Mission Celebrates 10 Years With Pastor John at the Helm of the Program

Jan 30, 2019

Pastor John Schmidt, program manager, hit a big milestone recently: In December, he celebrated 10 years at the mission. “When I started, there were 25 guys at the ranch (the mission’s former location), and it was just me. I was the only staff member,” John said. “It’s been wonderful. We have such a great staff—they just love these guys to life.”

While John wasn’t looking for a job—he was a full-time pastor—he felt called to it. “I come out of that background myself, of addiction, and a non-Christian environment,” John said. “I thought this would be a great thing to be involved in, helping people out of addiction, off the streets, out of prison. I know it’s my job, but it’s always been my passion first.”

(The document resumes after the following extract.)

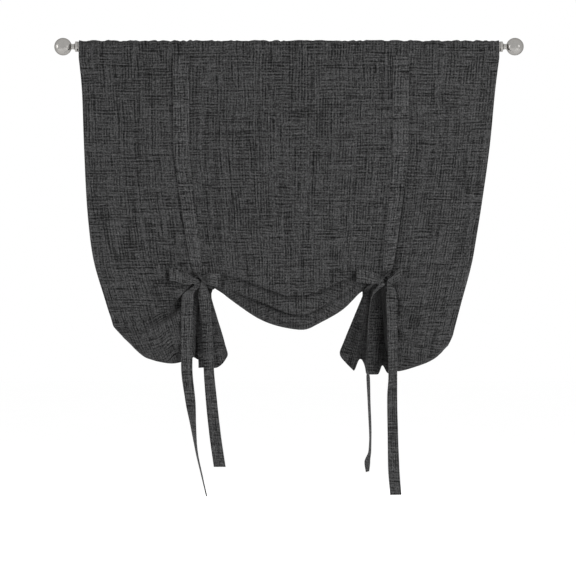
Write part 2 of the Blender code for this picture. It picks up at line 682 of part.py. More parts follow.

John grew up with his “own issues,” he said. “I had a rough childhood, didn’t graduate, didn’t have any Christian influence. My brother and sister became Christians when I was 12 and I thought they had lost their minds. I had rejected the Lord. I didn’t want to believe in him. I couldn’t figure out how God, if he is love, how he would allow that stuff to happen to me.”

After nearly 10 years of John’s brother talking to him about God, he cracked. “I had been up for seven straight days and I got a hold of my brother and he asked me to go to church with him. I was standing in my place alone, and when I said ‘Yes,’ I knew that I was actually saying ‘yes’ to the Lord.”

John went to church, a little dance hall with about 40 people inside, and stood up publicly. He went into a discipleship home, where he says his life was “revolutionized. That’s where I learned about the love of Jesus Christ. It melted away years of bitterness, anger. It changed my life.”

John said he has contact with probably 140 of the men who have come through the program. “We keep track of our guys. These relationships are eternal. When they leave, they are always in touch. They’ve connected, not just with me, but with the mission, the other graduates. The passion and focus that we’ve always had is the relationship side. To us, they become of our lives, become of our family’s lives.”

John said it’s easy to make judgments on the mission’s clientele. “One of the misconceptions people draw, not intentionally, but they think, ‘Man, these guys are homeless. They are just a bunch of guys who have an addiction.’ But these are men who have lost all hope because of their brokenness. They come to us with their own self-worth completely depleted. They aren’t just homeless or incarcerated—they are someone’s son, father, grandfather, sibling.”

John said the mission’s supporters are changing lives. “My burden is to help those who are reading, wondering, giving, to realize that behind the scenes, not always in forefront, there are lives being incredibly, eternally, verifiably changed. A lot is happening because of their generosity. They don’t always get to see it, but it’s happening. It’s an incredible blessing.

“In reality, none of these testimonies, none of these lives would be changed without them. We wouldn’t have the opportunity to do this without them—it’s a powerful thing and a wonderful thing. We may never be able meet these people who give, but one of these days we will—in the presence of the Lord.”